▸ What you have to do:
Output exactly the lines from the first one down to the line containing "return (APEX_Y +", inclusive.

[Start of Material provided]

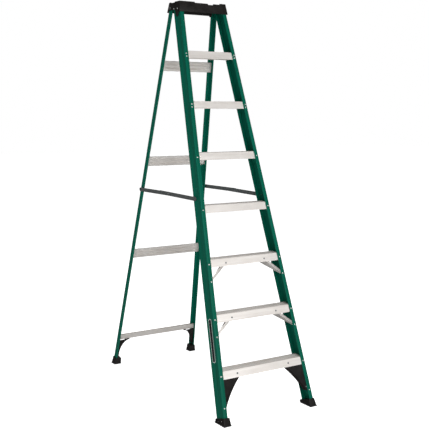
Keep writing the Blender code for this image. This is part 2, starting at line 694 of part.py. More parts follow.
def make_cap():
    """Moulded cap: drafted skirts, a tray with a notched rim, and lugs for the rails."""
    rim = CAP_RIM_Z
    low = CAP_SKIRT_Z

    def y_pair(pair, inset=0.0):
        return (APEX_Y + pair[0] + inset, APEX_Y + pair[1] - inset)

    body = tapered_mesh("top_cap", (-CAP_LOW_HALF, CAP_LOW_HALF),
                        (-CAP_HIGH_HALF, CAP_HIGH_HALF), y_pair(CAP_LOW_Y),
                        y_pair(CAP_HIGH_Y), (low, rim))
    cap = place(body, "top_cap", PLASTIC)
    edges = cap.modifiers.new("edges", "BEVEL")
    edges.width = 0.003
    edges.segments = 2

    def cut(name, mesh, operation="DIFFERENCE"):
        combine(cap, place_cutter(mesh, name), operation)

    ceiling = CAP_FLOOR_Z - CAP_WALL
    share = (ceiling - low) / (rim - low)
    inner_half = CAP_LOW_HALF + (CAP_HIGH_HALF - CAP_LOW_HALF) * share - CAP_WALL
    inner_y = [a + (b - a) * share for a, b in zip(y_pair(CAP_LOW_Y), y_pair(CAP_HIGH_Y))]
    low_half = CAP_LOW_HALF - CAP_WALL
    cut("cap_hollow", tapered_mesh(
        "cap_hollow", (-low_half - 0.0012, low_half + 0.0012), (-inner_half, inner_half),
        (y_pair(CAP_LOW_Y)[0] + CAP_WALL - 0.0026, y_pair(CAP_LOW_Y)[1] - CAP_WALL + 0.0026),
        (inner_y[0] + CAP_WALL, inner_y[1] - CAP_WALL), (low - 0.010, ceiling)))
    tray_half = CAP_HIGH_HALF - CAP_WALL - 0.001
    tray_y = y_pair(CAP_HIGH_Y, CAP_WALL + 0.001)
    cut("cap_tray", block_mesh("cap_tray", (-tray_half, tray_y[0], CAP_FLOOR_Z),
                               (tray_half, tray_y[1], rim + 0.01)))
    front = APEX_Y + CAP_LOW_Y[0]
    back = APEX_Y + CAP_LOW_Y[1]
    cut("side_skirt_cut", block_mesh("side_skirt_cut", (-0.2, front + 0.0100, low - 0.02),
                                     (0.2, back - 0.0090, 2.2610)))
    cut("back_skirt_cut", block_mesh("back_skirt_cut", (-0.2, back - 0.0200, low - 0.02),
                                     (0.2, back + 0.01, 2.2520)))
    rim_cuts = {"front_rim_low": ((-0.056, front - 0.01, rim - 0.0060),
                                  (0.118, tray_y[0] + 0.01, rim + 0.01)),
                "front_rim_notch": ((0.034, front - 0.01, CAP_FLOOR_Z + 0.0010),
                                    (0.072, tray_y[0] + 0.01, rim + 0.01)),
                "left_rim_low": ((-0.2, APEX_Y + 0.040, rim - 0.0050),
                                 (-tray_half + 0.01, APEX_Y + 0.088, rim + 0.01)),
                "right_rim_low": ((tray_half - 0.01, APEX_Y + 0.040, rim - 0.0050),
                                  (0.2, APEX_Y + 0.088, rim + 0.01))}
    for name, (corner_a, corner_b) in rim_cuts.items():
        cut(name, block_mesh(name, corner_a, corner_b))
    ear = ear_mesh("rail_ear", APEX_Y + 0.0050, 2.2200, 0.0130, 2.2640, 0.0240, 0.1630, 0.1662)
    lug = ear_mesh("pivot_lug", APEX_Y + PIVOT_Y, PIVOT_Z - 0.0350, 0.0150, ceiling + 0.001,
                   0.0180, 0.1140, 0.1180)
    for label, side in (("left", 1), ("right", -1)):
        cut(f"rail_ear_{label}", mirror_mesh(ear, -side), "UNION")
        cut(f"pivot_lug_{label}", mirror_mesh(lug, -side), "UNION")
    bores = [((0, APEX_Y + PIVOT_Y, PIVOT_Z), PIVOT_RADIUS + 0.0005, 0.4)]
    cut("pivot_bore", drills_mesh("pivot_bore", bores, "X", 16))


def make_pivot_pins():
    """Rivets that the rear section turns on, held by the cap's side and its inner lug."""
    length = 0.0575
    mesh = turned_mesh("pivot_pin", [
        (0, 0.0026), (0.0045, 0.0022), (0.0070, 0.0010), (0.0075, 0), (PIVOT_RADIUS, 0),
        (PIVOT_RADIUS, -length), (0, -length)], 16)
    for label, side in SIDES:
        place(mesh.copy(), f"rear_pivot_pin_{label}", STEEL, None,
              (side * 0.1660, APEX_Y + PIVOT_Y, PIVOT_Z), (0, side * math.pi / 2, 0))


# ---------------------------------------------------------------- spreaders

def bar_outline(length):
    radius = BAR_WIDTH / 2
    return arc((0, 0), (radius, radius), 90, 270, 8) + arc(
        (length, 0), (radius, radius), -90, 90, 8)


def make_spreaders():
    """Two flat bars a side, outside the rails, overlapping at the elbow."""
    front_y, front_z = BAR_FRONT_PIVOT
    rear_y, rear_z = BAR_REAR_PIVOT
    elbow_y, elbow_z = BAR_ELBOW
    web_face = FRONT_TOP_WIDTH / 2 + FRONT_FLARE / 2 * (APEX_Z - front_z)
    rear_face = REAR_TOP_WIDTH / 2 + REAR_FLARE / 2 * (APEX_Z - rear_z)
    inner_layer = web_face + BAR_OFFSET
    outer_layer = inner_layer + BAR_THICKNESS + 2 * GAP
    hole = RIVET_SHANK + 0.0005
    front_vector = Vector((elbow_y - front_y, elbow_z - front_z))
    rear_vector = Vector((elbow_y - rear_y, elbow_z - rear_z))
    turn = Matrix(((0, 0, 1, 0), (1, 0, 0, 0), (0, 1, 0, 0), (0, 0, 0, 1)))

    def bar(name, vector, layer, side, y, z):
        reach = vector.length
        holes = [circle((0, 0), hole), circle((reach, 0), hole)]
        mesh = outline_mesh(name, bar_outline(reach + BAR_OVERLAP), BAR_THICKNESS, holes)
        angle = math.atan2(vector.y, vector.x)
        mesh.transform(turn @ Matrix.Rotation(angle, 4, "Z"))
        place(mesh, name, STEEL, None, (side * (layer + BAR_THICKNESS / 2), APEX_Y + y, z))

    top = 0.0016
    head = 0.0068
    front_rivet = turned_mesh("bar_rivet", [
        (0, top), (head * 0.7, top * 0.8), (head, 0), (RIVET_SHANK, 0),
        (RIVET_SHANK, -0.0125), (0, -0.0125)])
    under_bar = BAR_THICKNESS + 2 * GAP
    collar = outer_layer - GAP - rear_face - 0.0009
    rear_rivet = turned_mesh("bar_rivet", [
        (0, top), (head * 0.7, top * 0.8), (head, 0), (RIVET_SHANK, 0),
        (RIVET_SHANK, -under_bar), (COLLAR_RADIUS, -under_bar),
        (COLLAR_RADIUS, -under_bar - collar), (RIVET_SHANK, -under_bar - collar),
        (RIVET_SHANK, -0.0160), (0, -0.0160)])
    elbow_rivet = turned_mesh("elbow_rivet", [
        (0, top), (head * 0.7, top * 0.8), (head, 0), (RIVET_SHANK, 0),
        (RIVET_SHANK, -BAR_THICKNESS - GAP), (0, -BAR_THICKNESS - GAP)])
    for label, side in SIDES:
        bar(f"spreader_front_{label}", front_vector, inner_layer, side, front_y, front_z)
        bar(f"spreader_rear_{label}", rear_vector, outer_layer, side, rear_y, rear_z)
        outward = (0, side * math.pi / 2, 0)
        place(front_rivet.copy(), f"spreader_front_rivet_{label}", STEEL, None,
              (side * (inner_layer + BAR_THICKNESS + GAP), APEX_Y + front_y, front_z), outward)
        place(rear_rivet.copy(), f"spreader_rear_rivet_{label}", STEEL, None,
              (side * (outer_layer + BAR_THICKNESS + GAP), APEX_Y + rear_y, rear_z), outward)
        place(elbow_rivet.copy(), f"spreader_elbow_rivet_{label}", STEEL, None,
              (side * (outer_layer + BAR_THICKNESS + GAP), APEX_Y + elbow_y, elbow_z), outward)


def main():
    make_front_rails()
    for number in range(1, STEP_COUNT + 1):
        make_step(number)
    make_step_rivets()
    make_knee_braces()
    make_front_gussets()
    make_rear_rails()
    make_rear_bars()
    make_rear_gussets()
    make_feet()
    make_cap()
    make_pivot_pins()
    make_spreaders()


main()
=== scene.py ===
"""Looks for the open fibreglass stepladder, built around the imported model.

Metres, +Z up, -Y towards the climber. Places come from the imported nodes: the two sections'
leans and widths are measured on their rails, and small fittings are set off from their
neighbours' boxes by the values below.
"""
import math

import bmesh
import bpy
from mathutils import Matrix, Vector


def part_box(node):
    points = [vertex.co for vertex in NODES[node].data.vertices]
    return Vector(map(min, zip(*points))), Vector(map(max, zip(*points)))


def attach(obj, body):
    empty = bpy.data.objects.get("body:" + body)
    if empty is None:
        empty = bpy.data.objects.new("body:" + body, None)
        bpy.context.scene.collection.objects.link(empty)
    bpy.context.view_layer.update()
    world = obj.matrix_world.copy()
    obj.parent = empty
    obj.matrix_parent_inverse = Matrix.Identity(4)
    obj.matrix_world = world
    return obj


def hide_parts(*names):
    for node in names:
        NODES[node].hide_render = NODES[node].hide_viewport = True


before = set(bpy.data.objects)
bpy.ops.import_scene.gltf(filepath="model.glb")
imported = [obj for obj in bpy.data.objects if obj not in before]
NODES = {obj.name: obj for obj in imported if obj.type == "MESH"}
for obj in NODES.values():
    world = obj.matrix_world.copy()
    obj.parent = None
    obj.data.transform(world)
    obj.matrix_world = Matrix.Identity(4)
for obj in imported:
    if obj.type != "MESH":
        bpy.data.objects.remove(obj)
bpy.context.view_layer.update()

SIDES = (("left", -1), ("right", 1))
STEPS = range(1, 8)
WELD = 0.00002

# Pultruded rails
RAIL_WALL = 0.0032
RAIL_CORNER = 0.0042
REAR_RAIL_WALL = 0.0030
REAR_RAIL_CORNER = 0.0036
INNER_CORNER = 0.0012
RAIL_LIP = 0.0011                     # extra thickness of a flange's rounded lip
LIP_WIDTH = 0.0045
LIPPED_FLANGE = 0.012                 # a front flange no wider than this has no lip
EDGE_BAND = 0.0085                    # widest band along a web's edges
EDGE_BAND_SHARE = 0.24                # and its most as a share of the web
PANEL_RELIEF = 0.0005                 # web panel, set in between its two edge bands
PANEL_SLOPE = 0.0010                  # width of the slope from band to panel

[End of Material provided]

▸ Worked answer:
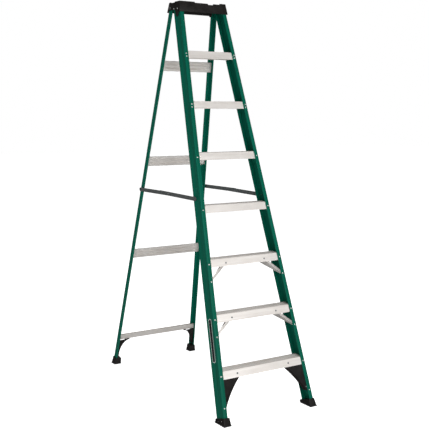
Keep writing the Blender code for this image. This is part 2, starting at line 694 of part.py. More parts follow.
def make_cap():
    """Moulded cap: drafted skirts, a tray with a notched rim, and lugs for the rails."""
    rim = CAP_RIM_Z
    low = CAP_SKIRT_Z

    def y_pair(pair, inset=0.0):
        return (APEX_Y + pair[0] + inset, APEX_Y + pair[1] - inset)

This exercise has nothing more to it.